Nonetheless, a Republican administration that never really cared for the break-up order, and a president who has voiced impatience over protracted lawsuits, have decided on a more conciliatory course of action.
Senior officials say that by narrowing the case and dropping the break-up request, they will shave many months off the proceedings. And they add that they are only following the guidance of a unanimous appeals court that three months ago voiced skepticism about any breakup order.
To some who have followed the Dickensian twists and turns of the long-running case, events last week seemed eerily familiar.
Six years ago, US District Judge Stanley Sporkin rejected a consent decree filed by the Justice Department and Microsoft, finding that it wouldn't work.
"The picture that emerges from these proceedings," Sporkin wrote in his opinion in 1995, "is that the US government is either incapable or unwilling to deal effectively with a potential threat to this nation's economic well-being."
If he were to approve the deal, he wrote, "the message will be that Microsoft is so powerful that neither the market nor the government is capable of dealing with all of its monopolistic practices."
Accepting the proposed consent decree, the judge concluded, "would almost be the equivalent of a court accepting a probationary plea from a defendant who has told the court he will go out and again engage in inappropriate conduct."
The government and the company responded by getting Sporkin thrown off the case and found a new judge to approve the decree, which, indeed, proved ineffective.
"Microsoft has flaunted conduct remedies for years," said Mark N. Cooper, research director of the Consumer Federation of America. "The decision to take a structural remedy off the table puts the Department of Justice and the state attorneys general in the position of having to fashion an extremely aggressive set of behavioral controls that will have to be followed up vigorously."

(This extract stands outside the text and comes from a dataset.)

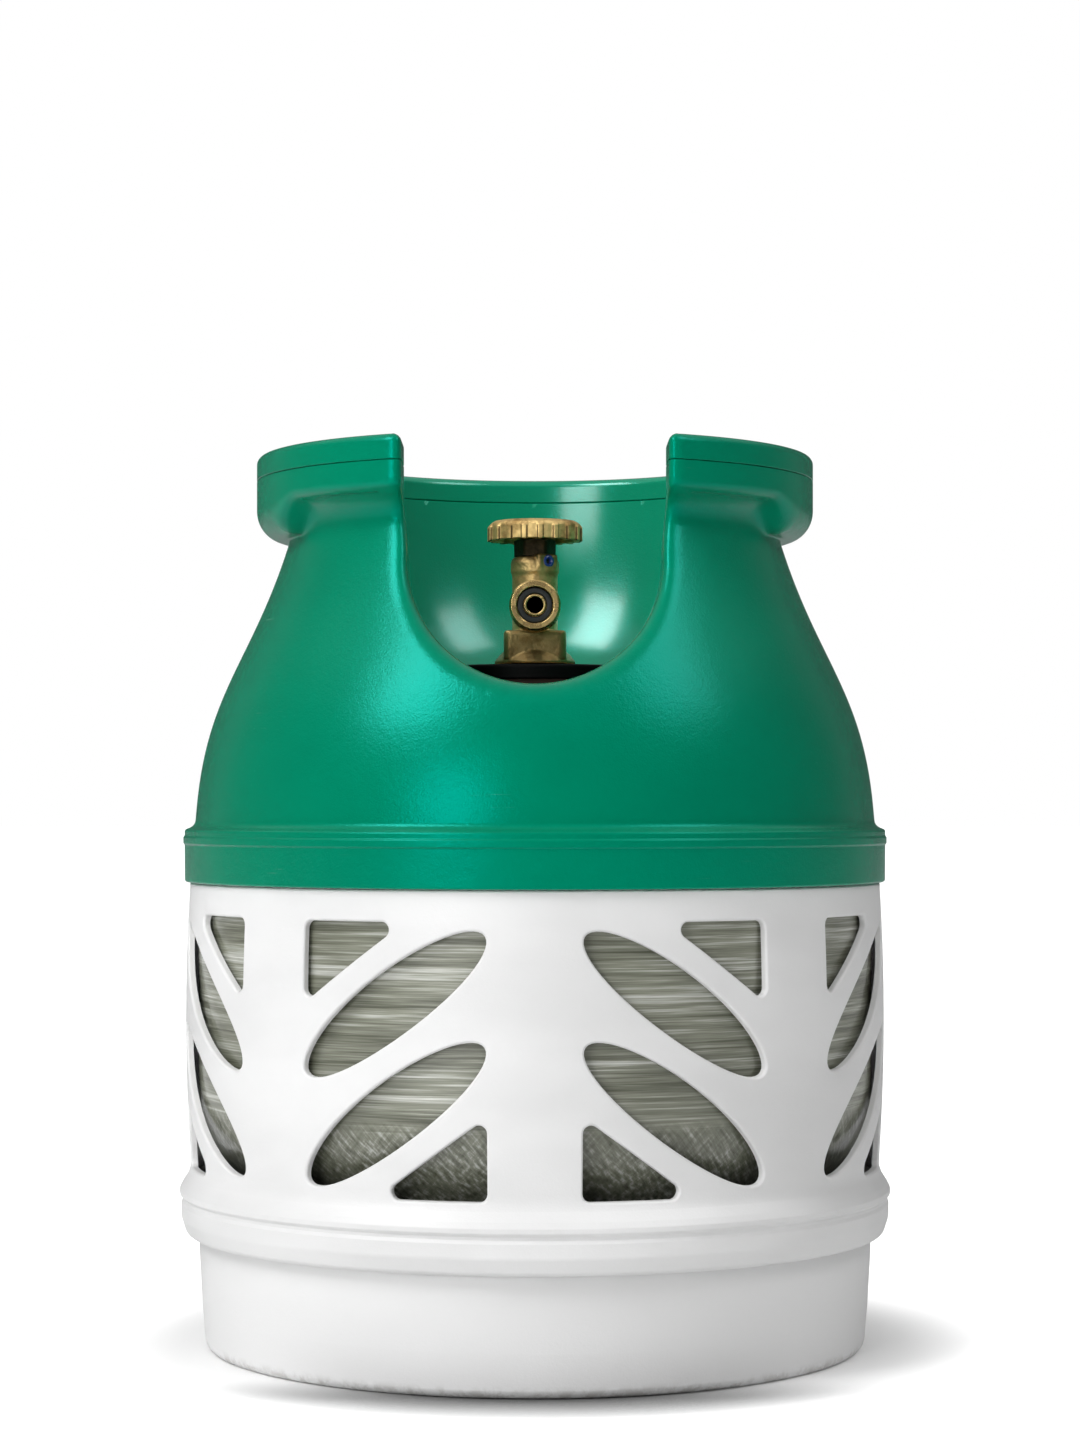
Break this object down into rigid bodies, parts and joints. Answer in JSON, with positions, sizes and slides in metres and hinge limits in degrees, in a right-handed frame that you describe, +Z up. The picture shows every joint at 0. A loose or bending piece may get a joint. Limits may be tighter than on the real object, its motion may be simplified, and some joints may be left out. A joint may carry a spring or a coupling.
{
  "type": "propane tank",
  "caption": "Composite propane tank: wound vessel in a round two-colour plastic casing with windows, a grip ring, and a hand-wheel valve in a U-shaped opening.",
  "frame": {"origin": "centre of the foot, on the plane that the foot stands on", "axes": "+Z up along the tank's axis, -Y towards the valve outlet and the U-shaped opening, +X to the right seen from the front"},
  "size_m": [0.305, 0.305, 0.38],
  "materials": {
    "green_plastic": "satin moulded polyethylene, green",
    "white_plastic": "satin moulded polyethylene, white",
    "fibre": "glass fibre in clear resin, glossy",
    "natural_plastic": "uncoloured polyethylene or nylon",
    "brass": "hot-forged brass, slightly dull",
    "dark_brass": "blackened brass",
    "steel": "plain stainless steel",
    "black_plastic": "satin black plastic",
    "rubber": "black nitrile rubber",
    "blue_lacquer": "blue tamper lacquer"
  },
  "bodies": {
    "tank": {"grip_cap": "green_plastic", "top_casing": "green_plastic", "middle_sleeve": "white_plastic", "base_cup": "white_plastic", "composite_shell": "fibre", "liner": "natural_plastic", "neck_boss": "brass", "neck_seal": "rubber", "neck_collar": "black_plastic", "valve_body": "brass", "outlet_nozzle": "brass", "outlet_seal": "rubber", "gland_nut": "dark_brass", "spindle_seal_lower": "rubber", "spindle_seal_upper": "rubber", "thrust_washer": "natural_plastic", "bonnet_lock_screw": "steel", "lock_screw_lacquer": "blue_lacquer", "relief_spring": "steel", "relief_adjuster": "brass", "relief_dust_cap": "black_plastic"},
    "wheel": {"hand_wheel": "brass", "wheel_washer": "steel", "wheel_nut": "brass", "spindle": "brass"},
    "plug": {"valve_plug": "brass", "plug_seat_pad": "natural_plastic"},
    "relief": {"relief_poppet": "brass", "relief_seal": "rubber"}
  },
  "joints": [
    {"name": "wheel_turn", "type": "hinge", "parent": "tank", "child": "wheel", "pos_m": [0, 0, 0.3475], "axis": [0, 0, 1], "range_deg": [0, 720]},
    {"name": "plug_climb", "type": "slide", "parent": "wheel", "child": "plug", "axis": [0, 0, 1], "range_m": [0, 0.0031]},
    {"name": "relief_lift", "type": "slide", "parent": "tank", "child": "relief", "axis": [0, 0, 1], "range_m": [0, 0.0015], "stiffness_N_per_m": 2000, "springref_m": -0.004, "deforming": ["relief_spring"]}
  ],
  "couplings": [
    {"joint": "plug_climb", "follows": "wheel_turn", "m_per_rad": 0.00023873}
  ]
}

Some antitrust experts and some state officials wonder whether, in fact, it will prove possible to curb a pervasive corporate culture through a consent decree. In any case, it will require years of close and onerous supervision by the judiciary and law enforcement, an outcome the Clinton administration and the states rejected last year in favor of a break-up.
"Judge Jackson repeatedly made clear that he did not want to be another Harold Greene," said Stephen D. Houk, a lawyer who has represented the states in the Microsoft case, referring to the judge who spent more than a decade supervising every facet of operations of AT&T after its complex consent decree was approved.

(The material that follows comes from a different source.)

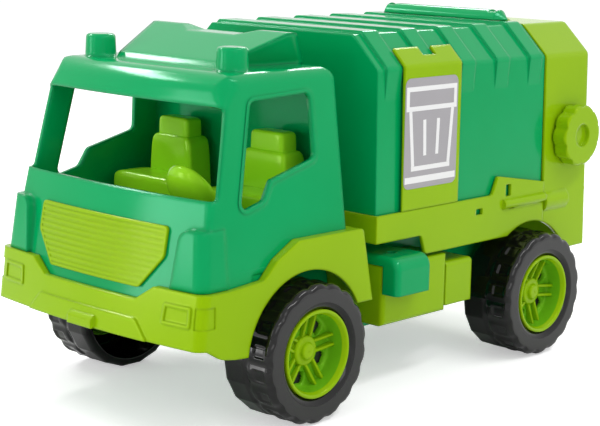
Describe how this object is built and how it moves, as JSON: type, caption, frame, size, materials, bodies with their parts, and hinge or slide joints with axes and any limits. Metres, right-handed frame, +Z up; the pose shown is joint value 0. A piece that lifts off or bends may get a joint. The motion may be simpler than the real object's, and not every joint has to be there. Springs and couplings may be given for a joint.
{
  "type": "toy garbage truck",
  "caption": "Plastic toy garbage truck: open cab with seats, ribbed tipping bin, lifting tailgate with a press turned by a knob, and free-rolling wheels.",
  "frame": {"origin": "on the ground, midway between the tow lug and the rear of the tailgate, on the truck's middle plane", "axes": "+Z up, -Y to the truck's front, +X to the truck's left side"},
  "size_m": [0.2632, 0.496, 0.2958],
  "materials": {
    "dark_green": "glossy moulded plastic",
    "lime": "glossy moulded plastic",
    "tyre_black": "hard glossy black moulded plastic",
    "steel": "plain drawn wire",
    "label": "printed paper sticker"
  },
  "bodies": {
    "frame": {"chassis": "dark_green", "axle_front": "steel", "axle_rear": "steel", "tip_pin": "steel", "cab": "dark_green", "bumper": "lime", "grille": "lime", "seats": "lime", "steering_wheel": "lime", "skirt_left": "lime", "skirt_right": "lime"},
    "bed": {"bed_tray": "lime", "bin": "dark_green", "strap_left": "lime", "strap_right": "lime", "hinge_cover": "dark_green", "hinge_pin": "steel"},
    "tailgate": {"tailgate": "lime"},
    "press": {"press": "dark_green", "knob": "lime"},
    "wheel_front_left": {"rim_front_left": "lime", "tyre_front_left": "tyre_black"},
    "wheel_front_right": {"rim_front_right": "lime", "tyre_front_right": "tyre_black"},
    "wheel_rear_left": {"rim_rear_left": "lime", "tyre_rear_left": "tyre_black"},
    "wheel_rear_right": {"rim_rear_right": "lime", "tyre_rear_right": "tyre_black"}
  },
  "joints": [
    {"name": "wheel_front_left_spin", "type": "hinge", "parent": "frame", "child": "wheel_front_left", "pos_m": [0.106, -0.1255, 0.054], "axis": [1, 0, 0], "continuous": true},
    {"name": "wheel_front_right_spin", "type": "hinge", "parent": "frame", "child": "wheel_front_right", "pos_m": [-0.106, -0.1255, 0.054], "axis": [1, 0, 0], "continuous": true},
    {"name": "wheel_rear_left_spin", "type": "hinge", "parent": "frame", "child": "wheel_rear_left", "pos_m": [0.106, 0.161, 0.054], "axis": [1, 0, 0], "continuous": true},
    {"name": "wheel_rear_right_spin", "type": "hinge", "parent": "frame", "child": "wheel_rear_right", "pos_m": [-0.106, 0.161, 0.054], "axis": [1, 0, 0], "continuous": true},
    {"name": "bed_tip", "type": "hinge", "parent": "frame", "child": "bed", "pos_m": [0, 0.1895, 0.08], "axis": [-1, 0, 0], "range_deg": [0, 36]},
    {"name": "tailgate_lift", "type": "hinge", "parent": "bed", "child": "tailgate", "pos_m": [0, 0.1718, 0.2904], "axis": [1, 0, 0], "range_deg": [0, 80]},
    {"name": "press_turn", "type": "hinge", "parent": "tailgate", "child": "press", "pos_m": [0, 0.2175, 0.1875], "axis": [1, 0, 0], "continuous": true}
  ]
}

"There are problems with the large obstinate corporation but the judge in this situation has an awful lot of power," said John Shepard Wiley Jr, an antitrust professor at the University of California in Los Angeles who has used the Microsoft proceeding as a case study in his classes. "She has enough tools to discipline an unruly litigant. It's not an ideal world and these cases represent a genuine challenge to the judiciary. The conduct remedy may be a blunt instrument but it's certainly not impotent."
Consent decree
Now in private practice, Sporkin says he believes a consent decree can be fashioned to fix the problems identified by the case, particularly if it includes some tough enforcement mechanisms. He added that he is not at all troubled by the prospect of a court's spending years overseeing the company, as Greene did in the AT&T case.
For their part, some prosecutors say they have taken a lesson from the government's experience with the earlier consent decree that Sporkin tried to reject.
"We can learn from our experiences with the consent decrees on how to frame them and how to monitor them," said Richard Blumenthal, the attorney general in Connecticut.
But some state prosecutors said they were concerned that the new leadership at the Justice Department would be more forgiving of the company, and they vowed to press any remedy to also include restrictions on Windows XP.
"We look forward to continuing to work with the Department of Justice in the proceedings that are about to begin before the trial court," said Eliot Spitzer, the attorney general of New York. "But we will, if necessary to protect the public, press for remedies that go beyond those requested by the Department of Justice."